[Records that describe objects]
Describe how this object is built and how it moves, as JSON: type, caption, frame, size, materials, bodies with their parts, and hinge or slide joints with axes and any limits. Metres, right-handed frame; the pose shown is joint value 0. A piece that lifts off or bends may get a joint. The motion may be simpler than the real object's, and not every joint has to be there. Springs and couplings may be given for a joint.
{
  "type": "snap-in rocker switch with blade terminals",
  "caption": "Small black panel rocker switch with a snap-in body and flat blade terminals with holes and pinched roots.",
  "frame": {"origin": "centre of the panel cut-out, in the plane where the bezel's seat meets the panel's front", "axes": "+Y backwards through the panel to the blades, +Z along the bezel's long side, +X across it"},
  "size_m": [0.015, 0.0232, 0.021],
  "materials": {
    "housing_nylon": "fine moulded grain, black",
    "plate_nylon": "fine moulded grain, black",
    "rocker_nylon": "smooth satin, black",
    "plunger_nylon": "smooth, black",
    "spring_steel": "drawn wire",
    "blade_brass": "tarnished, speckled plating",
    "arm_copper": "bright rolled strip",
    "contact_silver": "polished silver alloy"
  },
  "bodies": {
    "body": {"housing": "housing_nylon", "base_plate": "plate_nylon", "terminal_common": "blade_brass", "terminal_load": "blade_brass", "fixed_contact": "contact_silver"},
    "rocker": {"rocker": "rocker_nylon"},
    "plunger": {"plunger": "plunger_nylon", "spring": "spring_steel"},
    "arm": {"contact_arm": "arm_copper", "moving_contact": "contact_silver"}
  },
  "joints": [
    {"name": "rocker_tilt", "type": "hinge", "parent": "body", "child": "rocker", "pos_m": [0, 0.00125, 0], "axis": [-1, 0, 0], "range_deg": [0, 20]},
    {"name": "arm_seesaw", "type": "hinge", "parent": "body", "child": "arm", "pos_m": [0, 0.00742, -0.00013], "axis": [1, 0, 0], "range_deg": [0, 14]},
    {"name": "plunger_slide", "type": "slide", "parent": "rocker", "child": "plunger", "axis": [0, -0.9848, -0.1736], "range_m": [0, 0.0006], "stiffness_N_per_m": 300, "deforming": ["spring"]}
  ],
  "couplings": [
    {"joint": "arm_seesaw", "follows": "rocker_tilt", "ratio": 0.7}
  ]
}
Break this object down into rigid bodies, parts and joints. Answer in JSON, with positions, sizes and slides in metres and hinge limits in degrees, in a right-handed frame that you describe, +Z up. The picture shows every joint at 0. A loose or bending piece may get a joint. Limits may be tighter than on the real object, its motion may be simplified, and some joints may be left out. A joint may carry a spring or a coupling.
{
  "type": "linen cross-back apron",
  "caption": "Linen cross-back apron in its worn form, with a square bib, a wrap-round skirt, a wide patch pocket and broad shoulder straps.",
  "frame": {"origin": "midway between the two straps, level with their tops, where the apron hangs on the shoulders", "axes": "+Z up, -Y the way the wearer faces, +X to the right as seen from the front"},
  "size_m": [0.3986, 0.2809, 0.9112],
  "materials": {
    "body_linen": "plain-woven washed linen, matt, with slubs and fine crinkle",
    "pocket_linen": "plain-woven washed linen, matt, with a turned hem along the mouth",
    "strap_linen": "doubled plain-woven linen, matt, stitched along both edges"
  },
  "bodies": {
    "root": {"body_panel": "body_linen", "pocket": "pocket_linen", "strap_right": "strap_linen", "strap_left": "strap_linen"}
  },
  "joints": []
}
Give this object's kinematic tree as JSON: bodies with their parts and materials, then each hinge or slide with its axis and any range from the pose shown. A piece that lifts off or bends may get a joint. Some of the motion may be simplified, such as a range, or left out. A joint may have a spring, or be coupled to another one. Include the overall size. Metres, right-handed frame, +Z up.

* **Task prompt**: Set down the listing in full, keeping every word exactly as it is.

* **Output of the exercise**:
Describe how this object is built and how it moves, as JSON: type, caption, frame, size, materials, bodies with their parts, and hinge or slide joints with axes and any limits. Metres, right-handed frame; the pose shown is joint value 0. A piece that lifts off or bends may get a joint. The motion may be simpler than the real object's, and not every joint has to be there. Springs and couplings may be given for a joint.
{
  "type": "snap-in rocker switch with blade terminals",
  "caption": "Small black panel rocker switch with a snap-in body and flat blade terminals with holes and pinched roots.",
  "frame": {"origin": "centre of the panel cut-out, in the plane where the bezel's seat meets the panel's front", "axes": "+Y backwards through the panel to the blades, +Z along the bezel's long side, +X across it"},
  "size_m": [0.015, 0.0232, 0.021],
  "materials": {
    "housing_nylon": "fine moulded grain, black",
    "plate_nylon": "fine moulded grain, black",
    "rocker_nylon": "smooth satin, black",
    "plunger_nylon": "smooth, black",
    "spring_steel": "drawn wire",
    "blade_brass": "tarnished, speckled plating",
    "arm_copper": "bright rolled strip",
    "contact_silver": "polished silver alloy"
  },
  "bodies": {
    "body": {"housing": "housing_nylon", "base_plate": "plate_nylon", "terminal_common": "blade_brass", "terminal_load": "blade_brass", "fixed_contact": "contact_silver"},
    "rocker": {"rocker": "rocker_nylon"},
    "plunger": {"plunger": "plunger_nylon", "spring": "spring_steel"},
    "arm": {"contact_arm": "arm_copper", "moving_contact": "contact_silver"}
  },
  "joints": [
    {"name": "rocker_tilt", "type": "hinge", "parent": "body", "child": "rocker", "pos_m": [0, 0.00125, 0], "axis": [-1, 0, 0], "range_deg": [0, 20]},
    {"name": "arm_seesaw", "type": "hinge", "parent": "body", "child": "arm", "pos_m": [0, 0.00742, -0.00013], "axis": [1, 0, 0], "range_deg": [0, 14]},
    {"name": "plunger_slide", "type": "slide", "parent": "rocker", "child": "plunger", "axis": [0, -0.9848, -0.1736], "range_m": [0, 0.0006], "stiffness_N_per_m": 300, "deforming": ["spring"]}
  ],
  "couplings": [
    {"joint": "arm_seesaw", "follows": "rocker_tilt", "ratio": 0.7}
  ]
}
Break this object down into rigid bodies, parts and joints. Answer in JSON, with positions, sizes and slides in metres and hinge limits in degrees, in a right-handed frame that you describe, +Z up. The picture shows every joint at 0. A loose or bending piece may get a joint. Limits may be tighter than on the real object, its motion may be simplified, and some joints may be left out. A joint may carry a spring or a coupling.
{
  "type": "linen cross-back apron",
  "caption": "Linen cross-back apron in its worn form, with a square bib, a wrap-round skirt, a wide patch pocket and broad shoulder straps.",
  "frame": {"origin": "midway between the two straps, level with their tops, where the apron hangs on the shoulders", "axes": "+Z up, -Y the way the wearer faces, +X to the right as seen from the front"},
  "size_m": [0.3986, 0.2809, 0.9112],
  "materials": {
    "body_linen": "plain-woven washed linen, matt, with slubs and fine crinkle",
    "pocket_linen": "plain-woven washed linen, matt, with a turned hem along the mouth",
    "strap_linen": "doubled plain-woven linen, matt, stitched along both edges"
  },
  "bodies": {
    "root": {"body_panel": "body_linen", "pocket": "pocket_linen", "strap_right": "strap_linen", "strap_left": "strap_linen"}
  },
  "joints": []
}
Give this object's kinematic tree as JSON: bodies with their parts and materials, then each hinge or slide with its axis and any range from the pose shown. A piece that lifts off or bends may get a joint. Some of the motion may be simplified, such as a range, or left out. A joint may have a spring, or be coupled to another one. Include the overall size. Metres, right-handed frame, +Z up.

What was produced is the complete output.